Should I use gross income or net income as the basis for the budget?

Net (take-home) income in this calculator. This avoids the complexity of separately modeling taxes as an expense. If you want to verify your effective tax rate or model pre-tax contributions, use the savings rate calculator, which handles gross-to-net conversion.

How should I handle irregular expenses (annual insurance premiums, car maintenance, vacation)?

Divide annual amounts by 12 and add them to the appropriate monthly category, or add them to 'other.' This gives a more accurate monthly average than only capturing the months when you actually pay. A $1,200 annual car insurance premium is effectively $100/month.

My surplus is negative. What should I do first?

A negative surplus means spending exceeds income — which is only sustainable through debt accumulation. The fastest improvements come from the highest absolute-dollar categories, usually housing and transportation. Eliminating or downsizing a car payment often saves $400-700/month instantly. Moving to a lower-cost living situation is the highest-impact single change for most households.

The savings rate calculator also shows savings rate. What's the difference?

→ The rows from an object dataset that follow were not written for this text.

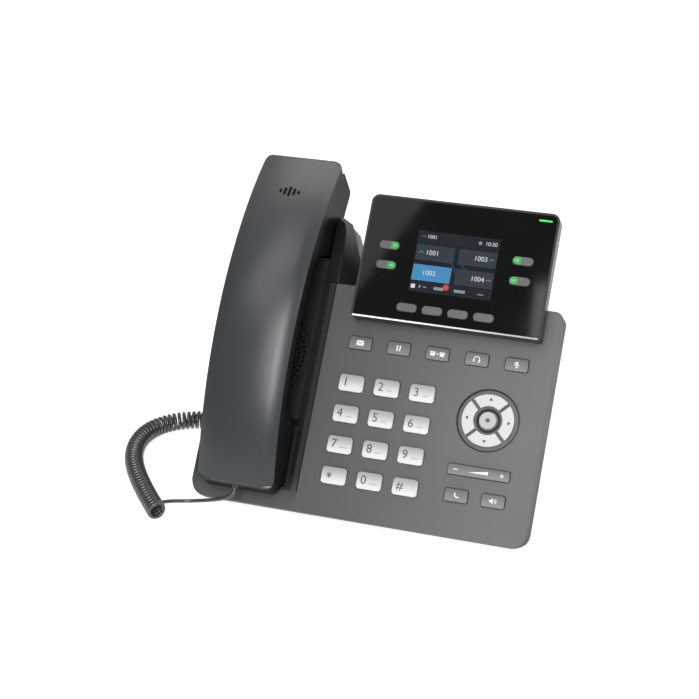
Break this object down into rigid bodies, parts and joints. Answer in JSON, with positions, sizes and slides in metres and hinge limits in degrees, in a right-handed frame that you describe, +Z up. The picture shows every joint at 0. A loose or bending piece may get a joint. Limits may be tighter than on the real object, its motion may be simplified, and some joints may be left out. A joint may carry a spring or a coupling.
{
  "type": "desk ip phone",
  "caption": "Desk telephone leaning on a rear stand: corded handset in a cradle at the left, colour display, dial and function keys, direction ring.",
  "frame": {"origin": "on the desk under the middle of the phone's footprint, cord left out", "axes": "+X to the user's right along the width, +Y away from the user, +Z up"},
  "size_m": [0.2704, 0.1697, 0.1836],
  "materials": {
    "front_shell": "fine satin texture, dark grey",
    "rear_shell": "fine matte texture, near black",
    "handset_shell": "satin, dark blue-grey",
    "display_frame": "satin dark rim",
    "display_back": "matte, near black",
    "display_window": "glossy smoked window",
    "lcd": "lit colour display",
    "dial_key": "satin silver",
    "function_key": "satin mid grey",
    "ok_key": "satin white",
    "display_key": "satin light grey",
    "key_rubber": "translucent silicone",
    "circuit_board": "green solder mask",
    "speaker": "black paper cone and frame",
    "socket_plastic": "moulded black",
    "cord_plug": "smoked moulded plug",
    "screw_steel": "zinc plated",
    "foot_rubber": "matte black",
    "hook_plastic": "moulded black",
    "cord": "satin black sleeve"
  },
  "bodies": {
    "base": {"upper_housing": "front_shell", "lower_housing": "rear_shell", "housing_screws": "screw_steel", "speaker": "speaker", "main_board": "circuit_board", "keypad_board": "circuit_board", "keypad_membrane": "key_rubber", "display_bezel": "display_frame", "display_back_cover": "display_back", "display_lens": "display_window", "lcd_panel": "lcd", "display_board": "circuit_board", "network_jacks": "socket_plastic", "cord_jacks": "socket_plastic", "power_jack": "socket_plastic", "stand": "rear_shell", "rubber_feet": "foot_rubber", "base_plug": "cord_plug", "cord_coil": "cord", "cord_lead": "cord", "cord_tail": "cord"},
    "handset": {"handset_outer_shell": "handset_shell", "handset_inner_shell": "handset_shell", "earpiece": "speaker", "handset_microphone": "key_rubber", "handset_plug": "cord_plug"},
    "hook_lever": {"hook_lever": "hook_plastic"},
    "volume_key": {"volume_key": "function_key"},
    "key_ok": {"key_ok": "ok_key"},
    "key_1": {"key_1": "dial_key"},
    "key_2": {"key_2": "dial_key"},
    "key_3": {"key_3": "dial_key"},
    "key_4": {"key_4": "dial_key"},
    "key_5": {"key_5": "dial_key"},
    "key_6": {"key_6": "dial_key"},
    "key_7": {"key_7": "dial_key"},
    "key_8": {"key_8": "dial_key"},
    "key_9": {"key_9": "dial_key"},
    "key_star": {"key_star": "dial_key"},
    "key_0": {"key_0": "dial_key"},
    "key_hash": {"key_hash": "dial_key"},
    "key_message": {"key_message": "function_key"},
    "key_hold": {"key_hold": "function_key"},
    "key_transfer": {"key_transfer": "function_key"},
    "key_headset": {"key_headset": "function_key"},
    "key_mute": {"key_mute": "function_key"},
    "key_send": {"key_send": "function_key"},
    "key_speaker": {"key_speaker": "function_key"},
    "key_right": {"key_right": "function_key"},
    "key_up": {"key_up": "function_key"},
    "key_left": {"key_left": "function_key"},
    "key_down": {"key_down": "function_key"},
    "soft_key_1": {"soft_key_1": "display_key"},
    "soft_key_2": {"soft_key_2": "display_key"},
    "soft_key_3": {"soft_key_3": "display_key"},
    "soft_key_4": {"soft_key_4": "display_key"},
    "line_key_left_1": {"line_key_left_1": "display_key"},
    "line_key_left_2": {"line_key_left_2": "display_key"},
    "line_key_right_1": {"line_key_right_1": "display_key"},
    "line_key_right_2": {"line_key_right_2": "display_key"}
  },
  "joints": [
    {"name": "handset_lift", "type": "slide", "parent": "base", "child": "handset", "axis": [0, -0.7976, 0.6032], "range_m": [0, 0.07]},
    {"name": "hook_rock", "type": "hinge", "parent": "base", "child": "hook_lever", "pos_m": [-0.071, 0.03839, 0.10308], "axis": [1, 0, 0], "range_deg": [0, 6.1]},
    {"name": "volume_tip", "type": "hinge", "parent": "base", "child": "volume_key", "pos_m": [0.0701, -0.04113, 0.03772], "axis": [0, 0.6032, 0.7976], "range_deg": [-2.2, 2.2], "stiffness_Nm_per_rad": 0.05},
    {"name": "key_ok_press", "type": "slide", "parent": "base", "child": "key_ok", "axis": [0, 0.7976, -0.6032], "range_m": [0, 0.001], "stiffness_N_per_m": 200, "springref_m": -0.001},
    {"name": "key_1_press", "type": "slide", "parent": "base", "child": "key_1", "axis": [0, 0.7976, -0.6032], "range_m": [0, 0.001], "stiffness_N_per_m": 200, "springref_m": -0.001},
    {"name": "key_2_press", "type": "slide", "parent": "base", "child": "key_2", "axis": [0, 0.7976, -0.6032], "range_m": [0, 0.001], "stiffness_N_per_m": 200, "springref_m": -0.001},
    {"name": "key_3_press", "type": "slide", "parent": "base", "child": "key_3", "axis": [0, 0.7976, -0.6032], "range_m": [0, 0.001], "stiffness_N_per_m": 200, "springref_m": -0.001},
    {"name": "key_4_press", "type": "slide", "parent": "base", "child": "key_4", "axis": [0, 0.7976, -0.6032], "range_m": [0, 0.001], "stiffness_N_per_m": 200, "springref_m": -0.001},
    {"name": "key_5_press", "type": "slide", "parent": "base", "child": "key_5", "axis": [0, 0.7976, -0.6032], "range_m": [0, 0.001], "stiffness_N_per_m": 200, "springref_m": -0.001},
    {"name": "key_6_press", "type": "slide", "parent": "base", "child": "key_6", "axis": [0, 0.7976, -0.6032], "range_m": [0, 0.001], "stiffness_N_per_m": 200, "springref_m": -0.001},
    {"name": "key_7_press", "type": "slide", "parent": "base", "child": "key_7", "axis": [0, 0.7976, -0.6032], "range_m": [0, 0.001], "stiffness_N_per_m": 200, "springref_m": -0.001},
    {"name": "key_8_press", "type": "slide", "parent": "base", "child": "key_8", "axis": [0, 0.7976, -0.6032], "range_m": [0, 0.001], "stiffness_N_per_m": 200, "springref_m": -0.001},
    {"name": "key_9_press", "type": "slide", "parent": "base", "child": "key_9", "axis": [0, 0.7976, -0.6032], "range_m": [0, 0.001], "stiffness_N_per_m": 200, "springref_m": -0.001},
    {"name": "key_star_press", "type": "slide", "parent": "base", "child": "key_star", "axis": [0, 0.7976, -0.6032], "range_m": [0, 0.001], "stiffness_N_per_m": 200, "springref_m": -0.001},
    {"name": "key_0_press", "type": "slide", "parent": "base", "child": "key_0", "axis": [0, 0.7976, -0.6032], "range_m": [0, 0.001], "stiffness_N_per_m": 200, "springref_m": -0.001},
    {"name": "key_hash_press", "type": "slide", "parent": "base", "child": "key_hash", "axis": [0, 0.7976, -0.6032], "range_m": [0, 0.001], "stiffness_N_per_m": 200, "springref_m": -0.001},
    {"name": "key_message_press", "type": "slide", "parent": "base", "child": "key_message", "axis": [0, 0.7976, -0.6032], "range_m": [0, 0.001], "stiffness_N_per_m": 200, "springref_m": -0.001},
    {"name": "key_hold_press", "type": "slide", "parent": "base", "child": "key_hold", "axis": [0, 0.7976, -0.6032], "range_m": [0, 0.001], "stiffness_N_per_m": 200, "springref_m": -0.001},
    {"name": "key_transfer_press", "type": "slide", "parent": "base", "child": "key_transfer", "axis": [0, 0.7976, -0.6032], "range_m": [0, 0.001], "stiffness_N_per_m": 200, "springref_m": -0.001},
    {"name": "key_headset_press", "type": "slide", "parent": "base", "child": "key_headset", "axis": [0, 0.7976, -0.6032], "range_m": [0, 0.001], "stiffness_N_per_m": 200, "springref_m": -0.001},
    {"name": "key_mute_press", "type": "slide", "parent": "base", "child": "key_mute", "axis": [0, 0.7976, -0.6032], "range_m": [0, 0.001], "stiffness_N_per_m": 200, "springref_m": -0.001},
    {"name": "key_send_press", "type": "slide", "parent": "base", "child": "key_send", "axis": [0, 0.7976, -0.6032], "range_m": [0, 0.001], "stiffness_N_per_m": 200, "springref_m": -0.001},
    {"name": "key_speaker_press", "type": "slide", "parent": "base", "child": "key_speaker", "axis": [0, 0.7976, -0.6032], "range_m": [0, 0.001], "stiffness_N_per_m": 200, "springref_m": -0.001},
    {"name": "key_right_press", "type": "slide", "parent": "base", "child": "key_right", "axis": [0, 0.7976, -0.6032], "range_m": [0, 0.001], "stiffness_N_per_m": 200, "springref_m": -0.001},
    {"name": "key_up_press", "type": "slide", "parent": "base", "child": "key_up", "axis": [0, 0.7976, -0.6032], "range_m": [0, 0.001], "stiffness_N_per_m": 200, "springref_m": -0.001},
    {"name": "key_left_press", "type": "slide", "parent": "base", "child": "key_left", "axis": [0, 0.7976, -0.6032], "range_m": [0, 0.001], "stiffness_N_per_m": 200, "springref_m": -0.001},
    {"name": "key_down_press", "type": "slide", "parent": "base", "child": "key_down", "axis": [0, 0.7976, -0.6032], "range_m": [0, 0.001], "stiffness_N_per_m": 200, "springref_m": -0.001},
    {"name": "soft_key_1_press", "type": "slide", "parent": "base", "child": "soft_key_1", "axis": [0, 0.7976, -0.6032], "range_m": [0, 0.0008], "stiffness_N_per_m": 200, "springref_m": -0.001},
    {"name": "soft_key_2_press", "type": "slide", "parent": "base", "child": "soft_key_2", "axis": [0, 0.7976, -0.6032], "range_m": [0, 0.0008], "stiffness_N_per_m": 200, "springref_m": -0.001},
    {"name": "soft_key_3_press", "type": "slide", "parent": "base", "child": "soft_key_3", "axis": [0, 0.7976, -0.6032], "range_m": [0, 0.0008], "stiffness_N_per_m": 200, "springref_m": -0.001},
    {"name": "soft_key_4_press", "type": "slide", "parent": "base", "child": "soft_key_4", "axis": [0, 0.7976, -0.6032], "range_m": [0, 0.0008], "stiffness_N_per_m": 200, "springref_m": -0.001},
    {"name": "line_key_left_1_press", "type": "slide", "parent": "base", "child": "line_key_left_1", "axis": [0, 0.7976, -0.6032], "range_m": [0, 0.0008], "stiffness_N_per_m": 200, "springref_m": -0.001},
    {"name": "line_key_left_2_press", "type": "slide", "parent": "base", "child": "line_key_left_2", "axis": [0, 0.7976, -0.6032], "range_m": [0, 0.0008], "stiffness_N_per_m": 200, "springref_m": -0.001},
    {"name": "line_key_right_1_press", "type": "slide", "parent": "base", "child": "line_key_right_1", "axis": [0, 0.7976, -0.6032], "range_m": [0, 0.0008], "stiffness_N_per_m": 200, "springref_m": -0.001},
    {"name": "line_key_right_2_press", "type": "slide", "parent": "base", "child": "line_key_right_2", "axis": [0, 0.7976, -0.6032], "range_m": [0, 0.0008], "stiffness_N_per_m": 200, "springref_m": -0.001}
  ],
  "couplings": [
    {"joint": "hook_rock", "follows": "handset_lift", "rad_per_m": 1.5}
  ]
}
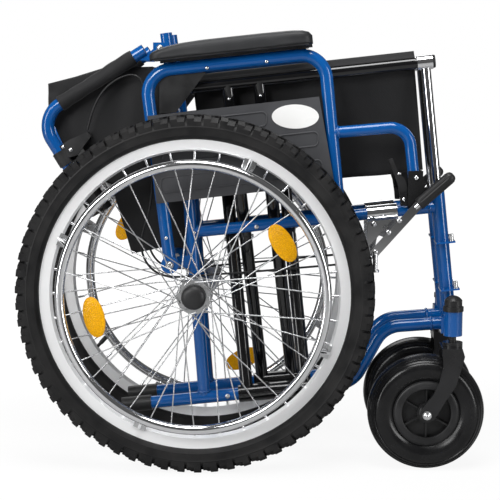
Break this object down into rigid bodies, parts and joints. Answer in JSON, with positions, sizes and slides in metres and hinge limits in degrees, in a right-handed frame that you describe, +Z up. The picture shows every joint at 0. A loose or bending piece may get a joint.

The Savings Rate Calculator is focused on computing the FIRE timeline from your savings rate: how many years to financial independence. This Budget Surplus calculator is focused on finding your savings rate from a detailed budget: what exactly is your surplus, and what does each category cost? They are complementary — use this one first to find your surplus, then plug the result into the Savings Rate Calculator to find your timeline.